##### Given entries

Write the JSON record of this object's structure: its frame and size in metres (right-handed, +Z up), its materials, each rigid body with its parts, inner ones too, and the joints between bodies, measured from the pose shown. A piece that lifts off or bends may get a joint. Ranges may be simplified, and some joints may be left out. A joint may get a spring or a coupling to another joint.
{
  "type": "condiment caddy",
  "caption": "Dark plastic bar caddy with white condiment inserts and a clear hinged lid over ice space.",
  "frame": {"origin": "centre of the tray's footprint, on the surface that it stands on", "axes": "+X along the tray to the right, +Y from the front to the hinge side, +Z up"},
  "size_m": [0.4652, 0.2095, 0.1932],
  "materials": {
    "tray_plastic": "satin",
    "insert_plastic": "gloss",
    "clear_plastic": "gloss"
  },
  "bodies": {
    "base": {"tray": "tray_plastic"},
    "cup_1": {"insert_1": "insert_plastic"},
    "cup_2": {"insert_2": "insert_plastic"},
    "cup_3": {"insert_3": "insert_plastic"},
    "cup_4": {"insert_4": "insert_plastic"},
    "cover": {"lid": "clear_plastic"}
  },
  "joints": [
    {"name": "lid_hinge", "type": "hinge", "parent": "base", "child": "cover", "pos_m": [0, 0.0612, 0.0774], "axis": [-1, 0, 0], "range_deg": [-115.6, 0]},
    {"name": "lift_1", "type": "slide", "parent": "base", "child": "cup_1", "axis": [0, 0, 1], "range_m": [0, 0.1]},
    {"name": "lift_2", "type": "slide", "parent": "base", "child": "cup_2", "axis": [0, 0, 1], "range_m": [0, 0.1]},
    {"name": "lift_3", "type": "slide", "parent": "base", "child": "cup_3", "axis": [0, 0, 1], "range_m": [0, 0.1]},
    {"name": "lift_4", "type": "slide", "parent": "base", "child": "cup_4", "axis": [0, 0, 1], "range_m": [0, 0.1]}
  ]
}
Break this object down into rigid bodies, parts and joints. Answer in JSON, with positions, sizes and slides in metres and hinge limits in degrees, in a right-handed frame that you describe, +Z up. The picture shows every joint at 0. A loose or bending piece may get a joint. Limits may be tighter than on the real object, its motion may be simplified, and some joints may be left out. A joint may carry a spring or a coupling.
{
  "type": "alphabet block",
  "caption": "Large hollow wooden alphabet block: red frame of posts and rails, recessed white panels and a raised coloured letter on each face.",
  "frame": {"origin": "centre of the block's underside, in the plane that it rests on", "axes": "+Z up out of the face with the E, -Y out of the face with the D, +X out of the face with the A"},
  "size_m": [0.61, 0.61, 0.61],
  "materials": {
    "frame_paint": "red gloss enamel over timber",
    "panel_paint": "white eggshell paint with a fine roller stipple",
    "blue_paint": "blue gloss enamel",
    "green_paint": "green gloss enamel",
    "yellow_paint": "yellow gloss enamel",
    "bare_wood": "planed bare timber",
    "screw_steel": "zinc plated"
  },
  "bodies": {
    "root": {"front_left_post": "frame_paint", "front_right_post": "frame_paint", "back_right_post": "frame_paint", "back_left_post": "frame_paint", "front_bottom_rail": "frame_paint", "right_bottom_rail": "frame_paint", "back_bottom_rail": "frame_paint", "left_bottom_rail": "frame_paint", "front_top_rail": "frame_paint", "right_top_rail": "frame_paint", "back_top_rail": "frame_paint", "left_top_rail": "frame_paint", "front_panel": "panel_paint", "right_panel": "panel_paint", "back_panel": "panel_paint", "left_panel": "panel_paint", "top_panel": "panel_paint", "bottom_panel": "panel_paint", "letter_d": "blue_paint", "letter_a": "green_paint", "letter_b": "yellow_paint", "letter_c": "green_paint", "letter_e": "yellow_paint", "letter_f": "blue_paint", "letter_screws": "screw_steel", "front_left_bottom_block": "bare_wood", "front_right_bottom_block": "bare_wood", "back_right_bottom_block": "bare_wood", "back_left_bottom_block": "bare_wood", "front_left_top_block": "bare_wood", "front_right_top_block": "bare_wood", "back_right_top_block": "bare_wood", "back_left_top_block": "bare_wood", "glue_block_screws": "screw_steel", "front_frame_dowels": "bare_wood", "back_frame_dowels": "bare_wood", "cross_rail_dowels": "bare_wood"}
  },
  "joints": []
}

##########

### Goal
Find every line in the records that has the string "from", then state how many there are and nothing else.

### Exercise answer
2